Thu, 12 Oct 1995 13:53:29 Thread 9 of 31 Lines 97 "Brains" cutup voice Re: Electronic Pieces? 4 Responses Chris Koenigsberg at U. of Chicago 898w

In article , Kenneth J Flagg wrote: > This brings up an interesting point. Has anyone taken a nonsensical >phrase, sampled it, cut it up into its vowels and consonants, and made a >piece out of it?

Been there, done that (well, I went down to the level of individual words, not to vowels and consonants, but with sample looping a similar effect was achieved :-)

Check out the title track "Brains" from my computer music CD (email the eMUSIC Foundation for ordering info or email me for more info, I might even be in the mood to give away a few copies :-))

It's one of the few times that I condescended to the use of a "sample playback" device (the AKAI S1000) along with my Buchla Thunder controller. Normally I "hate samplers" since most people use them to do dumb things.... so I had to see if I could use one to do something reasonably aesthetically satisfying, entirely non- "note"-oriented.

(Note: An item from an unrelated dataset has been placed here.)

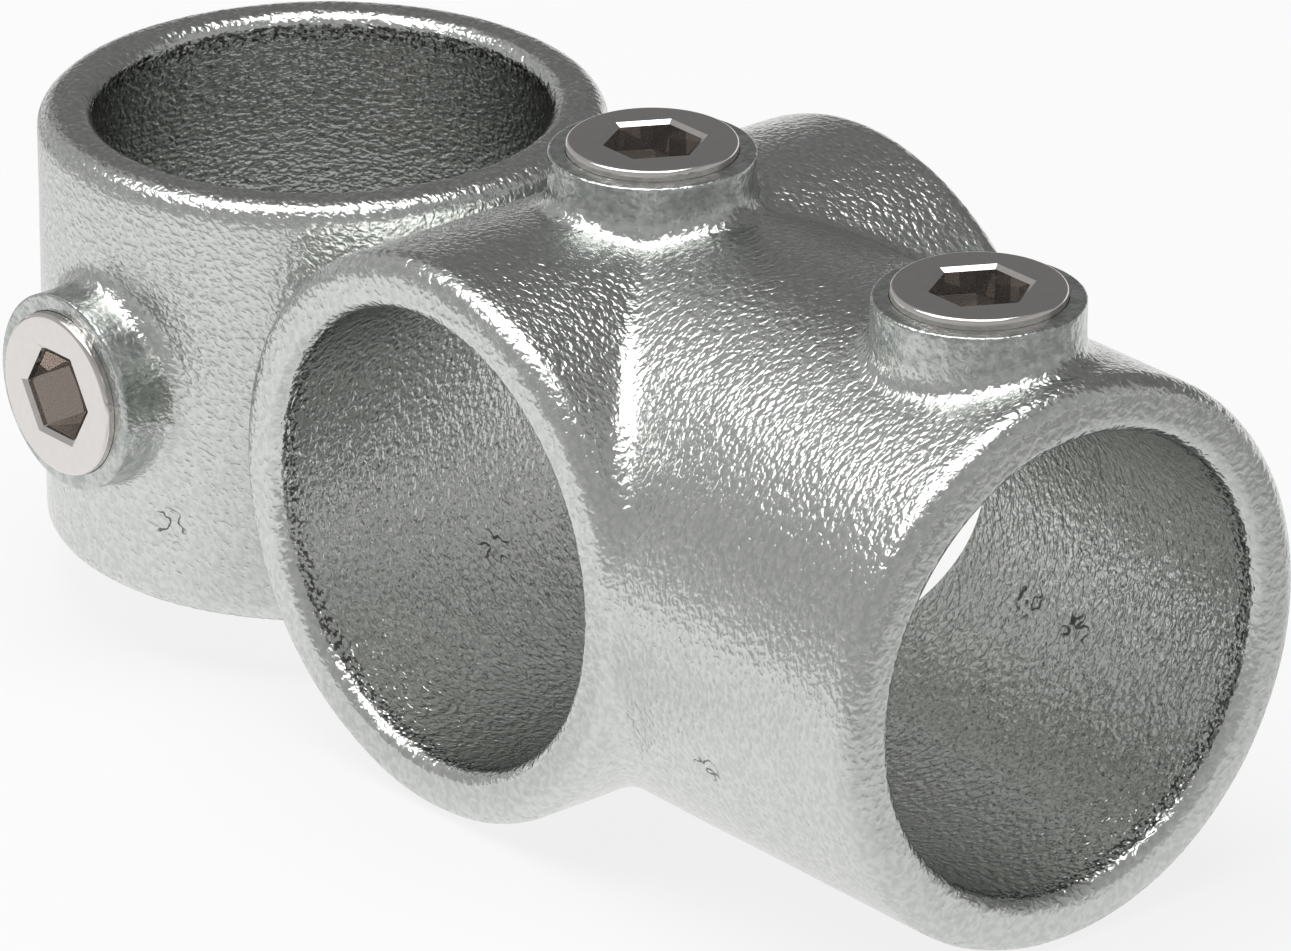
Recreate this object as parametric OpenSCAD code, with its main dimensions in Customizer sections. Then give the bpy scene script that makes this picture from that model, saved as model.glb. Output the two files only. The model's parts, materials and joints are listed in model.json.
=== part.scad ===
// Cross tee tube clamp: one galvanised casting with three sleeves, and three hexagon socket set screws.
// The rail sleeve runs right through along X. The socket leaves it at a right angle, towards -Y.
// The upright sleeve stands beside the rail sleeve, on its +Y side, and runs right through along Z.
// The origin is where the axes of the rail sleeve and the socket cross, and Z points up. Units are mm.

/* [Tube and sleeves] */
// Outside diameter of the tube that every sleeve takes
tube_d = 42.4; // [38:0.1:48]
// Radial gap between the tube and the cast bore
tube_gap = 0.7; // [0.3:0.05:1.2]
// Wall thickness of the sleeves
sleeve_wall = 5.4; // [4.5:0.1:7]
// Length of the rail sleeve, mouth to mouth
rail_len = 55; // [50:0.5:90]
// Length of the upright sleeve, mouth to mouth
upright_len = 43.2; // [42:0.2:80]
// Distance from the rail axis to the mouth of the socket
socket_reach = 58.7; // [55:0.1:90]
// Metal left between the upright bore and the rail bore
bore_web = 4.9; // [3:0.1:7]

/* [Bosses] */
// Diameter of the round boss under each set screw
boss_d = 19.4; // [18:0.1:21]
// Height of a boss above the crown of its sleeve
boss_height = 4.4; // [3:0.1:8]
// Distance from the mouth of the socket to the axis of its boss
socket_boss_setback = 13.9; // [13:0.1:18]

/* [Rounded edges and corners] */
// Rounding of the outer edge of a sleeve's mouth
rim_round = 2.2; // [1:0.1:2.4]
// Rounding of the inner edge of a sleeve's mouth
mouth_round = 1.8; // [0.8:0.1:2]
// Fillet where a boss meets its sleeve
boss_fillet = 2; // [1:0.1:3]
// Fillet in the corner between the rail sleeve and the socket
corner_fillet = 2.5; // [1:0.1:4]
// Fillet in the groove between the rail sleeve and the upright sleeve
groove_fillet = 0.9; // [0.4:0.1:2]

/* [Set screws] */
// Outside diameter of the set screw's thread
screw_d = 16; // [12:0.5:16]
// Radial running clearance of the screw in its hole
screw_gap = 0.05; // [0.02:0.01:0.1]
// Height of the screw's face above the boss
screw_proud = 1; // [0.4:0.1:3]
// Gap between the screw's point and the tube bore's wall, with the screw backed off
point_setback = 0.3; // [0.1:0.1:1]
// Rounding of the edge of the screw's face
face_round = 0.45; // [0.2:0.05:0.8]
// Width across the flats of the hexagon socket
key_af = 8; // [5:0.1:8]
// Depth of the hexagon socket
key_depth = 6; // [4:0.1:6.5]
// Width of the bevel round the mouth of the hexagon socket
key_bevel = 0.5; // [0.2:0.05:0.8]
// Chamfer at the edge of the screw's point
point_chamfer = 1; // [0.4:0.1:1.5]
// Diameter of the cup in the screw's point
cup_d = 9; // [6:0.5:9]
// Depth of the cup in the screw's point
cup_depth = 2; // [1:0.1:2.5]

/* [Hidden] */
$fn = 128;

bore_r = tube_d / 2 + tube_gap;
sleeve_r = bore_r + sleeve_wall;
upright_y = 2 * bore_r + bore_web;
boss_r = boss_d / 2;
boss_top = sleeve_r + boss_height;
face_top = boss_top + screw_proud;
screw_r = screw_d / 2;
screw_hole_r = screw_r + screw_gap;
screw_len = face_top - bore_r - point_setback;
socket_boss_y = socket_boss_setback - socket_reach;
key_r = key_af / sqrt(3);
bevel_r = key_bevel * 2 / sqrt(3);

// The boss fillet ends where the rounded rim begins
boss_round = min(boss_fillet, socket_boss_setback - boss_r - rim_round);
// The groove fillet stays under the upright's rounded rim
groove_limit = pow(upright_len / 2 - rim_round, 2) / upright_y + upright_y - 2 * sleeve_r;
groove_round = min(groove_fillet, groove_limit / 2);

// Past a face or into a void, so that no cut leaves a skin
over = 1;
// A fillet's edges lie this far under the surfaces that they run into
sink = 0.04;
// A fillet's root lies this far inside the metal
root = 1;
// Steps round a boss, along a corner and across each fillet
ring_steps = 48;
corner_steps = 20;
arc_steps = 6;
// The corner fillet starts where the rail sleeve's rounded rim ends, and fades out near the crown
rim_start = rail_len / 2 - rim_round;
corner_start = acos(min(1, rim_start / sleeve_r));
corner_end = 70;

// Direction a share f of the way round the arc from unit vector a to unit vector b
function turned(a, b, f) =
    let (whole = acos(a * b))
    (sin((1 - f) * whole) * a + sin(f * whole) * b) / sin(whole);

// Section of a rolling ball fillet: the ball's centre, the directions of its two contacts, its radius and
// a point inside the metal
function fillet_section(centre, toward_a, toward_b, r, inside) = concat(
    [for (i = [0:arc_steps]) centre + (r + sink) * turned(toward_a, toward_b, i / arc_steps)],
    [inside]
);

// Side of a skin over rows of n points each, between row a and row b
function skin_side(a, b, n) = [
    for (j = [0:n - 1])
        let (k = (j + 1) % n)
        each [[a * n + j, b * n + j, b * n + k], [a * n + j, b * n + k, a * n + k]]
];

// Skin over a closed ring of sections
module ring_skin(sections) {
    n = len(sections[0]);
    rows = len(sections);
    polyhedron(
        points = [for (s = sections) each s],
        faces = [for (i = [0:rows - 1]) each skin_side(i, (i + 1) % rows, n)]
    );
}

// Skin over an open row of sections, closed at both ends
module row_skin(sections) {
    n = len(sections[0]);
    last = len(sections) - 1;
    polyhedron(
        points = [for (s = sections) each s],
        faces = concat(
            [for (i = [0:last - 1]) each skin_side(i, i + 1, n)],
            [for (j = [1:n - 2]) [0, j, j + 1]],
            [for (j = [1:n - 2]) [last * n, last * n + j + 1, last * n + j]]
        )
    );
}

// Half section of a solid sleeve with rounded outer edges, from its axis outwards
module sleeve_profile(length) {
    translate([0, rim_round]) square([sleeve_r, length - 2 * rim_round]);
    square([sleeve_r - rim_round, length]);
    for (y = [rim_round, length - rim_round])
        translate([sleeve_r - rim_round, y]) circle(rim_round);
}

// Half section of a solid socket, rounded at its mouth only. It ends flat on the rail's axis
module socket_profile() {
    translate([0, rim_round]) square([sleeve_r, socket_reach - rim_round]);
    square([sleeve_r - rim_round, socket_reach]);
    translate([sleeve_r - rim_round, rim_round]) circle(rim_round);
}

// Half section of the bore's mouth: it flares out to the end face along a rounded edge
module mouth_profile() {
    difference() {
        translate([0, -over]) square([bore_r + mouth_round, over + mouth_round]);
        translate([bore_r + mouth_round, mouth_round]) circle(mouth_round);
    }
}

// Bore on Z from a rounded mouth at 0 up to the given length. A through bore has a second mouth there
module bore_cut(length, through) {
    rotate_extrude() {
        square([bore_r, length]);
        mouth_profile();
        if (through) translate([0, length]) mirror([0, 1]) mouth_profile();
    }
}

// Turns a shape on Z onto the rail's axis, centred
module on_rail_axis() {
    translate([rail_len / 2, 0, 0]) rotate([0, -90, 0]) children();
}

// Turns a shape on Z onto the socket's axis, from the socket's mouth inwards
module on_socket_axis() {
    translate([0, -socket_reach, 0]) rotate([-90, 0, 0]) children();
}

// Puts a shape on Z onto the upright's axis, centred
module on_upright_axis() {
    translate([0, upright_y, -upright_len / 2]) children();
}

// The three places of a boss, its hole and its screw: Z turns to point out through the boss
module at_socket_boss() {
    translate([0, socket_boss_y, 0]) children();
}

module at_upright_boss() {
    translate([0, upright_y, 0]) rotate([0, -90, 0]) children();
}

// Rolling ball fillet round the foot of a boss that stands on the crown of a sleeve along X.
// Where crossed is true, the socket joins there, and the ball rolls on whichever sleeve is higher.
module boss_foot(crossed) {
    reach = boss_r + boss_round;
    ball_r = sleeve_r + boss_round;
    ring_skin([
        for (i = [0:ring_steps - 1])
            let (
                a = 360 * i / ring_steps,
                outwards = [cos(a), sin(a), 0],
                x = reach * outwards[0],
                y = reach * outwards[1],
                on_socket = crossed && y < 0 && abs(x) < abs(y),
                off_axis = on_socket ? x : y,
                z = sqrt(pow(ball_r, 2) - pow(off_axis, 2)),
                foot_z = sqrt(pow(sleeve_r, 2) - pow(off_axis * boss_r / reach, 2)),
                toward_sleeve = (on_socket ? [-x, 0, -z] : [0, -y, -z]) / ball_r
            )
            fillet_section([x, y, z], -outwards, toward_sleeve, boss_round,
                (boss_r - root) * outwards + [0, 0, foot_z - root])
    ]);
}

// Rolling ball fillet in one of the four corners between the rail sleeve and the socket: the -X +Z one.
// The ball shrinks to nothing where the corner runs into the rounded rim of the rail sleeve.
module corner_web() {
    row_skin([
        for (i = [0:corner_steps])
            let (
                a = corner_start + (corner_end - corner_start) * i / corner_steps,
                r = min(corner_fillet, rim_start / cos(a) - sleeve_r + sink),
                centre = (sleeve_r + r) * [-cos(a), -cos(a), sin(a)],
                toward_rail = -[0, centre[1], centre[2]] / (sleeve_r + r),
                toward_socket = -[centre[0], 0, centre[2]] / (sleeve_r + r)
            )
            fillet_section(centre, toward_rail, toward_socket, r,
                centre * (sleeve_r - root) / (sleeve_r + r))
    ]);
}

// Point of the loop on which cylinders of radius r round the rail's and the upright's axes cross
function loop_point(r, a) =
    let (
        half = upright_y / 2,
        y = half - (r - half) * cos(2 * a)
    )
    [
        sign(sin(a)) * sqrt(max(0, pow(r, 2) - pow(y - upright_y, 2))),
        y,
        sign(cos(a)) * sqrt(max(0, pow(r, 2) - pow(y, 2)))
    ];

// Rolling ball fillet all round the groove between the rail sleeve and the upright sleeve
module groove_web() {
    ball_r = sleeve_r + groove_round;
    middle = [0, upright_y / 2, 0];
    ring_skin([
        for (i = [0:ring_steps - 1])
            let (
                a = 360 * i / ring_steps,
                centre = loop_point(ball_r, a),
                crease = loop_point(sleeve_r, a),
                toward_rail = -[0, centre[1], centre[2]] / ball_r,
                toward_upright = -[centre[0], centre[1] - upright_y, 0] / ball_r
            )
            fillet_section(centre, toward_upright, toward_rail, groove_round,
                crease + root * (middle - crease) / norm(middle - crease))
    ]);
}

// Boss on Z, from the sleeve's axis up, with the fillet round its foot
module boss(crossed) {
    cylinder(h = boss_top, r = boss_r);
    boss_foot(crossed);
}

// Hole on Z for a set screw, from inside the tube bore out through the boss
module screw_hole() {
    translate([0, 0, bore_r / 2]) cylinder(h = boss_top - bore_r / 2 + over, r = screw_hole_r);
}

// What would stand past the rail's mouths where the socket is wider than the rail sleeve is long
module past_rail_mouths() {
    for (x = [0, 1])
        mirror([x, 0, 0]) translate([rail_len / 2 + sink, -socket_reach - over, -sleeve_r - over])
            cube([sleeve_r, socket_reach + over, 2 * (sleeve_r + over)]);
}

// The casting, galvanised all over
module casting() {
    color([0.62, 0.64, 0.63]) difference() {
        union() {
            on_rail_axis() rotate_extrude() sleeve_profile(rail_len);
            on_upright_axis() rotate_extrude() sleeve_profile(upright_len);
            on_socket_axis() rotate_extrude() socket_profile();
            boss(true);
            at_socket_boss() rotate([0, 0, 90]) boss(false);
            at_upright_boss() boss(false);
            for (x = [0, 1], z = [0, 1])
                mirror([x, 0, 0]) mirror([0, 0, z]) corner_web();
            groove_web();
        }
        on_rail_axis() bore_cut(rail_len, true);
        on_upright_axis() bore_cut(upright_len, true);
        on_socket_axis() bore_cut(socket_reach, false);
        screw_hole();
        at_socket_boss() screw_hole();
        at_upright_boss() screw_hole();
        past_rail_mouths();
    }
}

// Half section of a set screw with its face at 0 and its cup point down
module screw_profile() {
    shank_end = point_chamfer - screw_len;
    translate([0, shank_end]) square([screw_r, -face_round - shank_end]);
    translate([0, -face_round]) square([screw_r - face_round, face_round]);
    translate([screw_r - face_round, -face_round]) circle(face_round);
    polygon([
        [0, cup_depth - screw_len],
        [cup_d / 2, -screw_len],
        [screw_r - point_chamfer, -screw_len],
        [screw_r, shank_end],
        [0, max(shank_end, cup_depth - screw_len)]
    ]);
}

// Hexagon socket cut down from 0, with a bevel round its mouth
module key_socket() {
    rotate([0, 0, 30]) {
        translate([0, 0, -key_depth]) cylinder(h = key_depth + over, r = key_r, $fn = 6);
        translate([0, 0, -key_bevel])
            cylinder(h = 2 * key_bevel, r1 = key_r, r2 = key_r + 2 * bevel_r, $fn = 6);
    }
}

// Set screw on Z, backed off so that its face stands proud of the boss
module set_screw() {
    color([0.66, 0.64, 0.62]) translate([0, 0, face_top]) difference() {
        rotate_extrude() screw_profile();
        key_socket();
    }
}

module set_screw_rail() {
    set_screw();
}

module set_screw_socket() {
    at_socket_boss() set_screw();
}

module set_screw_upright() {
    at_upright_boss() set_screw();
}

casting();
set_screw_rail();
set_screw_socket();
set_screw_upright();
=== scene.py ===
"""Looks of the cross tee tube clamp: a galvanised casting with three sleeves, and three hexagon socket set screws.

Lengths are in metres, in the frame of the CAD: the rail sleeve runs along X, the socket towards -Y, and the upright
sleeve stands along Z on the +Y side. The origin is where the axes of the rail sleeve and the socket cross. Inside the
materials, lengths are in millimetres.
"""

import json
import math

import bpy
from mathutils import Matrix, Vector


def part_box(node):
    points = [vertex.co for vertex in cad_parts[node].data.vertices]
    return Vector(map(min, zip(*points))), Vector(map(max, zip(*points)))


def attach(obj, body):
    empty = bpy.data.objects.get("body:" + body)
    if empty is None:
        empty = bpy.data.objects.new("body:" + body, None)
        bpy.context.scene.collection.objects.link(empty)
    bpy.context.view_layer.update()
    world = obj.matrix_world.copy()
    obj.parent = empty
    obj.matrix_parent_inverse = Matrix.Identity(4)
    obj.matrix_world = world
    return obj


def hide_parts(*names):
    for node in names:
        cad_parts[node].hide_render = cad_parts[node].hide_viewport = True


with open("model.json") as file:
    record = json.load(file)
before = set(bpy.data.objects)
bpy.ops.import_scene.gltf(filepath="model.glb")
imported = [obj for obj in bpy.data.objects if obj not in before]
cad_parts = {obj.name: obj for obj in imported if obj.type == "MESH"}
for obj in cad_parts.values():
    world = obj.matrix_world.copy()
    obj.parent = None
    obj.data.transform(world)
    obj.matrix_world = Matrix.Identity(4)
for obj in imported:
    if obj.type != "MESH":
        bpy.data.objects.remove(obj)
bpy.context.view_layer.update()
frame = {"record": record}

MM = 0.001
X_AXIS, Y_AXIS, Z_AXIS, MINUS_X = (1, 0, 0), (0, 1, 0), (0, 0, 1), (-1, 0, 0)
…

Back in 1975, me & my buddies were in the middle of an incredible home recording session, three of us playing one guitar (one guy whamming the top 3 strings, another guy whamming the bottom 3 strings, and me twiddling the knobs, tremelo rate&depth, treble, bass, reverb, on a Fender Princeton Reverb amp) to a deafening climax of awesome noise, when my grouchy old man stomped up the stairs, opened the door, and said "Shut it off! That's it! No more, you understand? ..... If you don't have brains enough, I won't let you use it again!"

Fortunately, the cassette player was recording all of this. This piece of music, later titled "The Unfinished Manifesto", turned out to be around 20 minutes long, a slow gradual buildup to the climax, interrupted by Dad in his infinite wisdom :-)

So, 18 years later in 1993, I was a grad student in Electronic Music at Mills College preparing to do an MFA Thesis concert, and I finally got to do something with his voice. I would play the original "Unfinished Manifesto" before the opening of the concert, while people were still filtering in to the hall. After his voice ended it, I would commence the "official" concert program with a new piece built entirely out of the same voice, to make the most out of his challenge "...if you don't have brains enough, I won't let you use it again!".

Over the course of a week or so, I prepared a set of soundfiles using SoundTools, with the entire sentence sonically cleaned up, plus different subsets of the words, plus all the individual words, and copies of each with various different assorted loop-points. I loaded them all into an S1000 sampler configuration (12 megs of RAM meant I could store lots of stuff online). I set up the numerous individual soundfiles in the configuration with various different stereo positions and panning speeds, etc. across the 16 MIDI channels.

I prepared a Buchla Thunder configuration with a bunch of keys and programs to take maximum advantage of the ordered complexity I had arranged in the S1000 sampler configuration. Random pitches and loops and pitch bend values on the Thunder add another layer to the complexity, since me & Thunder might be sending continuous pitch bend changes, plus looping key note values, plus looping pan position values, across all 16 simultaneous MIDI channels, to S1000 samples which are also panning within the S1000.

With this 16-channel realtime setup, after some rehearsing and learning (since I basically had built myself a new "instrument"), I improvised the outline of a skeleton structure, and then overdubbed a bunch of maybe 10 or 12 stereo performances, to 24-track tape, adding to the complexity of events with each new overdub. Finally did a 2-track mixdown (I just LOVE mixing down 24 tracks, it's such a blast!) and the finished piece was premiered in my concert, plus became the title track to my CD.

Structurally, the piece starts out with the clear voice, gradually working through the phrase, but textures begin to build up, with various digressions into various textural spaces. There are some groups of very high-pitched, fast-panning sounds, which sound bird-like to me. There are some very rich low-pitched, slow-moving sounds which provide a good bottom end. I wanted to achieve a full, balanced, rich sound space. Plus, since actual words are the sound sources, interesting juxtapositions of semi-intelligibility weave in and out.

There is one point towards the end where everything stops in a false ending, then a distant wave builds up and moves closer and closer, a wave of pure texture, which I think is a beautiful and profound moment, especially because any trace of the voice's intelligibility is gone.

At the concert, as I mentioned, this piece comes at the start of the official concert, immediately after a 20-minute long intense tape from 1975. On the CD, it comes right after a set of 3 long, intense sonic landscape pieces, the last of which ("The Free Spirit") is a slow, thorough, deep 19-minute long meditative noise work.